--- BEGIN RECORDS SUPPLIED ---

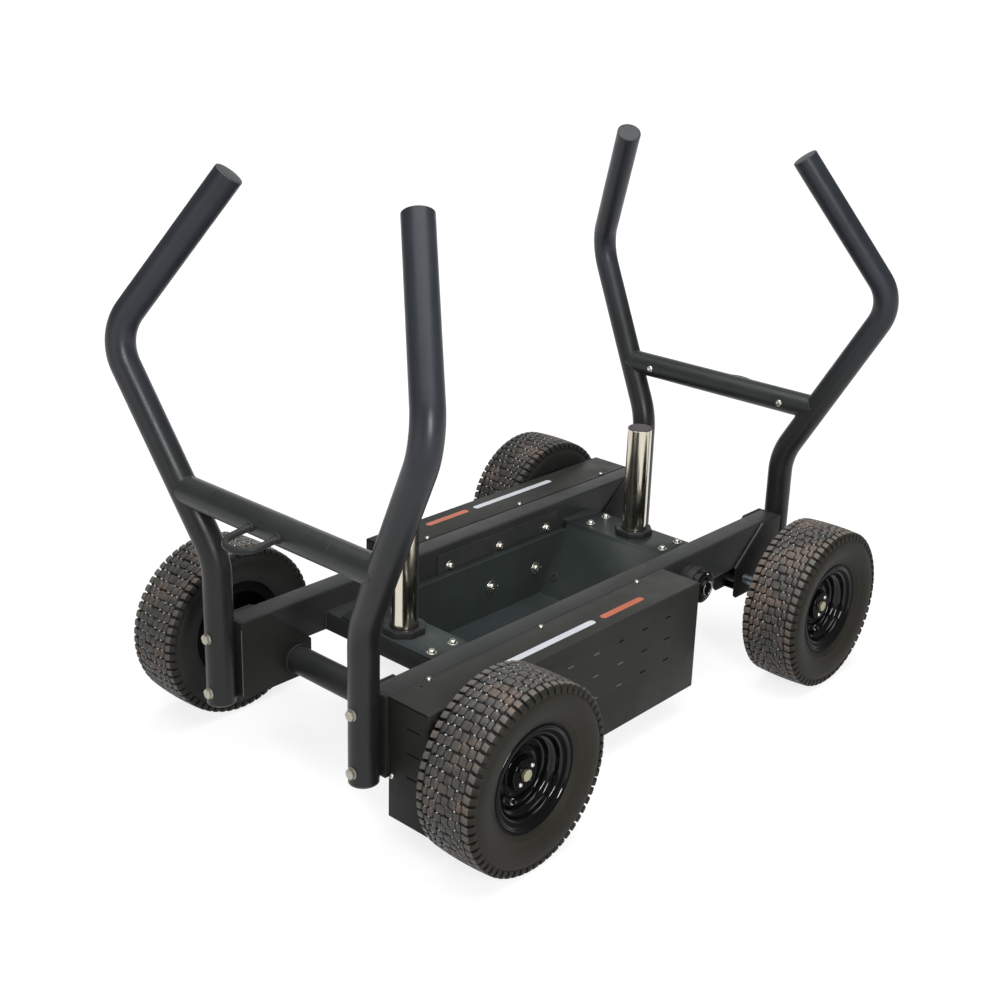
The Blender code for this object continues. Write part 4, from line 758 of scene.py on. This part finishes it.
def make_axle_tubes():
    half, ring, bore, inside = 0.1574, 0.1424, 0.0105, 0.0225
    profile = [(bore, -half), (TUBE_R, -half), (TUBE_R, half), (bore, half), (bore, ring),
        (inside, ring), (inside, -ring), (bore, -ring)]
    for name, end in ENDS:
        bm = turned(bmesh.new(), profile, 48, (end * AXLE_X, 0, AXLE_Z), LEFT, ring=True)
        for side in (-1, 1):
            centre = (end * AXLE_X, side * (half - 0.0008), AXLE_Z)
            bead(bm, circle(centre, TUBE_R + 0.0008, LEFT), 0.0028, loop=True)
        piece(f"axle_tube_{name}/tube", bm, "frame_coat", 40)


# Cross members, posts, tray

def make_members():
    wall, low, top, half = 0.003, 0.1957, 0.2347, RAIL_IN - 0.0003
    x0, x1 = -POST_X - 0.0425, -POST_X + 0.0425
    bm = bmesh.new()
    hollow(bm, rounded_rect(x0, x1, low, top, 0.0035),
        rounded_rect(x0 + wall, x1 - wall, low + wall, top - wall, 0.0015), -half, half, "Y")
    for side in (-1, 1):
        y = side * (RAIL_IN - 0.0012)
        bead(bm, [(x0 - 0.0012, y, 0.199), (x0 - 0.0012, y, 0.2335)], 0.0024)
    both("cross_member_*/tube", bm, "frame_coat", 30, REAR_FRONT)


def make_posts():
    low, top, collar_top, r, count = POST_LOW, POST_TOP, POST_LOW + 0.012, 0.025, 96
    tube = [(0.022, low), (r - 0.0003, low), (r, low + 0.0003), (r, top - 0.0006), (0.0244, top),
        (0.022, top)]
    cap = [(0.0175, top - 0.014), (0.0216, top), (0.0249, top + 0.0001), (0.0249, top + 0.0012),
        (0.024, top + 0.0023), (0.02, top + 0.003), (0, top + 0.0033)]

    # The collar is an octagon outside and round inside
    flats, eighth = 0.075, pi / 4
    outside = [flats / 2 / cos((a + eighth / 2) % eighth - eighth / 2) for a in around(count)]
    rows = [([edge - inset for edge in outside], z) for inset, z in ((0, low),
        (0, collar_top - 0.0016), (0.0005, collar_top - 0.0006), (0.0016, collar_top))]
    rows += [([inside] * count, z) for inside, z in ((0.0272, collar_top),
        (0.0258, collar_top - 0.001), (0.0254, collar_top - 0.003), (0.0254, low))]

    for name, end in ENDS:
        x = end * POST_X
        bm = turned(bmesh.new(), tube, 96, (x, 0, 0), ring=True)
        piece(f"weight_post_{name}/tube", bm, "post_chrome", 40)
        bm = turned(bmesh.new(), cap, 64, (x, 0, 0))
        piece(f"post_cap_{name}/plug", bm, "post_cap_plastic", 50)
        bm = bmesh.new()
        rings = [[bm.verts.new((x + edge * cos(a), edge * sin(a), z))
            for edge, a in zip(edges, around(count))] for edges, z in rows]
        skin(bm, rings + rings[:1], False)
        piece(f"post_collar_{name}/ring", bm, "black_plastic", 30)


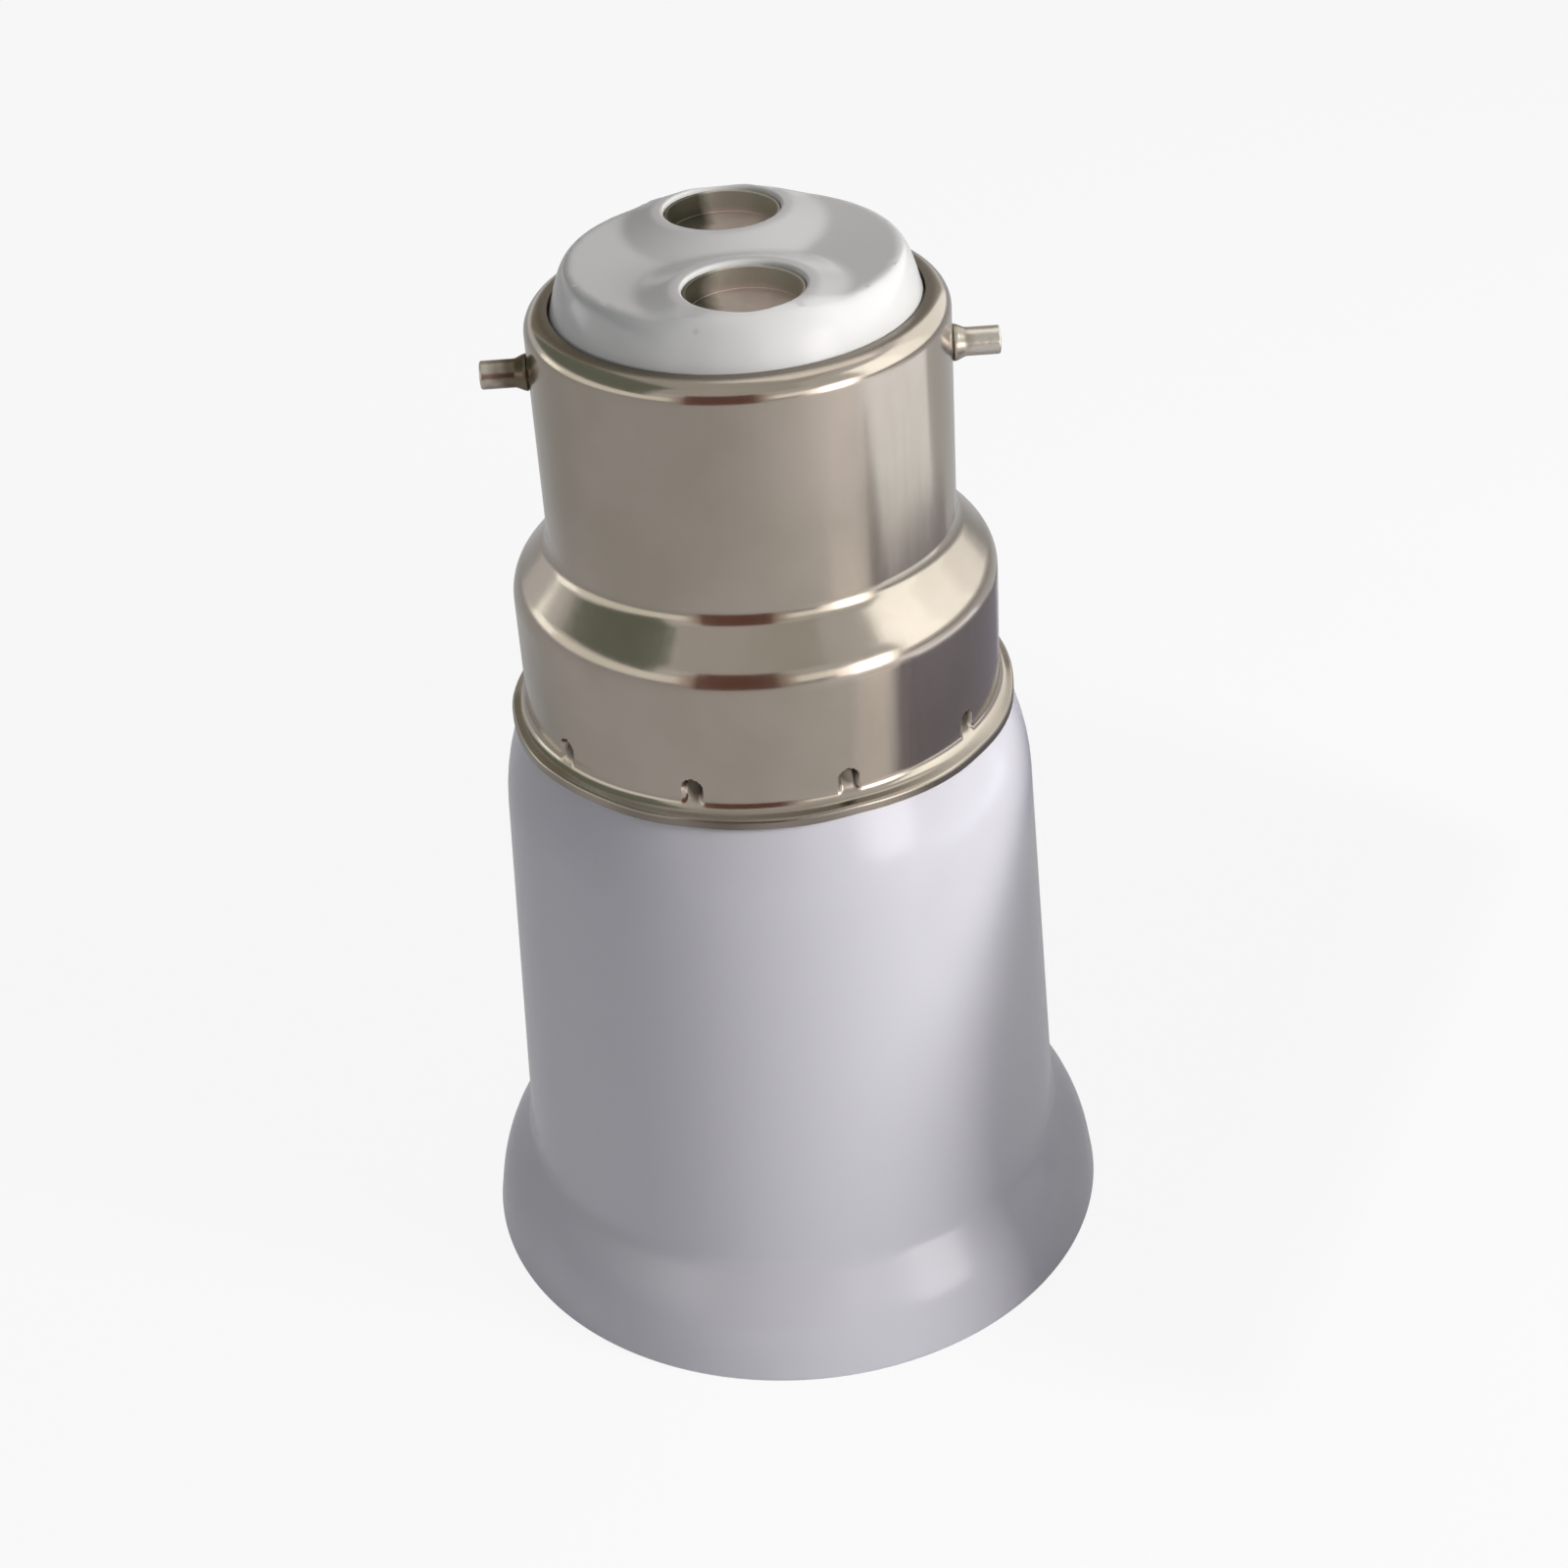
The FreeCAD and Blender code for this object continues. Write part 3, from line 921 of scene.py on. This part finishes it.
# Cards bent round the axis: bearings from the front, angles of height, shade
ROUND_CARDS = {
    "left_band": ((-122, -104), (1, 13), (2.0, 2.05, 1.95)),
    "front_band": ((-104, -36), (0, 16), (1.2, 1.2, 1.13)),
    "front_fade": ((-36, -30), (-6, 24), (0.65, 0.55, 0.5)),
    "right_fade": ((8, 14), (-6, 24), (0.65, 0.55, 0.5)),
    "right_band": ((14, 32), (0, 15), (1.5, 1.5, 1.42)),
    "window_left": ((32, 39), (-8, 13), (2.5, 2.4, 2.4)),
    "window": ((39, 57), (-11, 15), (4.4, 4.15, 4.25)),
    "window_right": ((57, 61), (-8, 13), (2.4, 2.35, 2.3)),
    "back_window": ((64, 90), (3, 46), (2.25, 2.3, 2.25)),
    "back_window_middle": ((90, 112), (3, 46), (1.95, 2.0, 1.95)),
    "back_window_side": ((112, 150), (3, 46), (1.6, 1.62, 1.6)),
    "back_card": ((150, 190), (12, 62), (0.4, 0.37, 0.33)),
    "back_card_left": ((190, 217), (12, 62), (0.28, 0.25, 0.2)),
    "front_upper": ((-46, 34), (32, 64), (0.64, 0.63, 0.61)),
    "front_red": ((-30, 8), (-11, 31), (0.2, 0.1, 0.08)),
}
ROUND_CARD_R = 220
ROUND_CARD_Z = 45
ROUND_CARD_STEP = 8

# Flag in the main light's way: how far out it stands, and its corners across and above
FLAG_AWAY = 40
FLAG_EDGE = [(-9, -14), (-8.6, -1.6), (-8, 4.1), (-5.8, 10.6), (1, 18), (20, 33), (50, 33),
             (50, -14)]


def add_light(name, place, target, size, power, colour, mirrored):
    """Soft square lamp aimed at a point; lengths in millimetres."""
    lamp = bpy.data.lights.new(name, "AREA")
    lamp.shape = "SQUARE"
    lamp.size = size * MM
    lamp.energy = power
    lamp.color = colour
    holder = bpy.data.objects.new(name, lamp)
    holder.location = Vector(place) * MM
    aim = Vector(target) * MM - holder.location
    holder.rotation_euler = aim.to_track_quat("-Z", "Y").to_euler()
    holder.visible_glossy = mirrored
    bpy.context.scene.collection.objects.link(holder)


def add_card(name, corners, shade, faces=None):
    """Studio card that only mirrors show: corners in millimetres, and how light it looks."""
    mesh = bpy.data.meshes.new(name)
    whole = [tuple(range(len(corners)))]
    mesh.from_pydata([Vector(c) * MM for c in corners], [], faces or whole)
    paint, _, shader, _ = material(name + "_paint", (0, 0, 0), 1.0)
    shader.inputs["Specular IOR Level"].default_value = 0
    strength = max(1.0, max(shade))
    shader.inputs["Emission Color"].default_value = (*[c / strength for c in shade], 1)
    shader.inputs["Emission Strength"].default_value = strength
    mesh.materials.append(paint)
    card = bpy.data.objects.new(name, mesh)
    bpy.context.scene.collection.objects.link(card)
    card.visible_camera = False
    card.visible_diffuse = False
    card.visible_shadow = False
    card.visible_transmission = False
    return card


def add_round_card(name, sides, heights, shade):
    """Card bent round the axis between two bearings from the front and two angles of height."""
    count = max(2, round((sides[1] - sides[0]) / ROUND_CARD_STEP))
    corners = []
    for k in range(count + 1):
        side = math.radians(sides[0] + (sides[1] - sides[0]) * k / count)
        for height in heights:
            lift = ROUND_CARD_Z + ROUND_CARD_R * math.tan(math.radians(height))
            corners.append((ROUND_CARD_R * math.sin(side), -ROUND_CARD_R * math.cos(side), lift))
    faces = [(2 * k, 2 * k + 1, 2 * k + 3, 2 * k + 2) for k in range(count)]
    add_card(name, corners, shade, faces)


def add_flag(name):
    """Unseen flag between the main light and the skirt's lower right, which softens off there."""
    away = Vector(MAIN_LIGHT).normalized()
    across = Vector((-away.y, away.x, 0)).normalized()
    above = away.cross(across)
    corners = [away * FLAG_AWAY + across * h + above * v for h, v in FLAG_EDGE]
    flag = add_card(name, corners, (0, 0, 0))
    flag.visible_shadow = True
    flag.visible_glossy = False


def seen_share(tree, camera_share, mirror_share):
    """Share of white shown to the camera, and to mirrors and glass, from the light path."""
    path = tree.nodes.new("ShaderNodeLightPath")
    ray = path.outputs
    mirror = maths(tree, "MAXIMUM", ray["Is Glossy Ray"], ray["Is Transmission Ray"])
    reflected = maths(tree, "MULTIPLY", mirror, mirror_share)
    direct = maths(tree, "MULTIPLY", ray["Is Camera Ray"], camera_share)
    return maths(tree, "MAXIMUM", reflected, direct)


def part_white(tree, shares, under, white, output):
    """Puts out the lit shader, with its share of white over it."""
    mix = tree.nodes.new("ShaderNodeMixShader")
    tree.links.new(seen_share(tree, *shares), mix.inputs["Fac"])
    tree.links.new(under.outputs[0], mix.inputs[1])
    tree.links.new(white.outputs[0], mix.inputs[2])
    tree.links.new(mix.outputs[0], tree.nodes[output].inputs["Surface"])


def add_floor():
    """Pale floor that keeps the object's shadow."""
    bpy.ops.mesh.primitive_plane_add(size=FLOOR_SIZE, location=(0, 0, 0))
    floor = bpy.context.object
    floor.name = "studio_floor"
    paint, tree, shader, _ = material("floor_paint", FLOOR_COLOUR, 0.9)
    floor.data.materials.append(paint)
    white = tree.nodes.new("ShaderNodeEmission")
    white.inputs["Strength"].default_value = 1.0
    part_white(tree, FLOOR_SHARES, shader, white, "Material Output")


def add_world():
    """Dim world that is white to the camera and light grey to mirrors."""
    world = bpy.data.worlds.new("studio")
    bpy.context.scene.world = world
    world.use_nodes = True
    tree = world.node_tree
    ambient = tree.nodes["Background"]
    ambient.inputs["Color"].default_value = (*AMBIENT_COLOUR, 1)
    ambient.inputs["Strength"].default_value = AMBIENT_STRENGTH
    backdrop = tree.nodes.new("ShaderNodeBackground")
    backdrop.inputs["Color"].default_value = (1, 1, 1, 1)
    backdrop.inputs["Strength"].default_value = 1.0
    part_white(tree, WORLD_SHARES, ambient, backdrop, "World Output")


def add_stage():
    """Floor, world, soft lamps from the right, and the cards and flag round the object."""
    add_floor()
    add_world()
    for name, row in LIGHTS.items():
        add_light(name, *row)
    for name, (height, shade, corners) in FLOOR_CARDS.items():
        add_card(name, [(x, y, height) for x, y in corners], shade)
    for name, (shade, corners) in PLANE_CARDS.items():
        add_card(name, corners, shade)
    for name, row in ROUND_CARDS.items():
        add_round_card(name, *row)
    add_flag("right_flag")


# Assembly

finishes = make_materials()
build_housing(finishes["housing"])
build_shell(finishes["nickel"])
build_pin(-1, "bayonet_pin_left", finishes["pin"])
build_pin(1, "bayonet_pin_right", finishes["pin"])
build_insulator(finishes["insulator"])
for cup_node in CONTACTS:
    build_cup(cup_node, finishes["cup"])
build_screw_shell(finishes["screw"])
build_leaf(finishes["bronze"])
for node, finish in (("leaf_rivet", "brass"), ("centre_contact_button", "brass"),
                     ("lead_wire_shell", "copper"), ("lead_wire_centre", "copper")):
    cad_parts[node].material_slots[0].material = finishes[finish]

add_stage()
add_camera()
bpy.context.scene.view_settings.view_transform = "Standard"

--- END RECORDS SUPPLIED ---

● WHAT IS NEEDED:
Show, from the listing above, each line that contains the word "code".

● ANSWER:
The Blender code for this object continues. Write part 4, from line 758 of scene.py on. This part finishes it.
The FreeCAD and Blender code for this object continues. Write part 3, from line 921 of scene.py on. This part finishes it.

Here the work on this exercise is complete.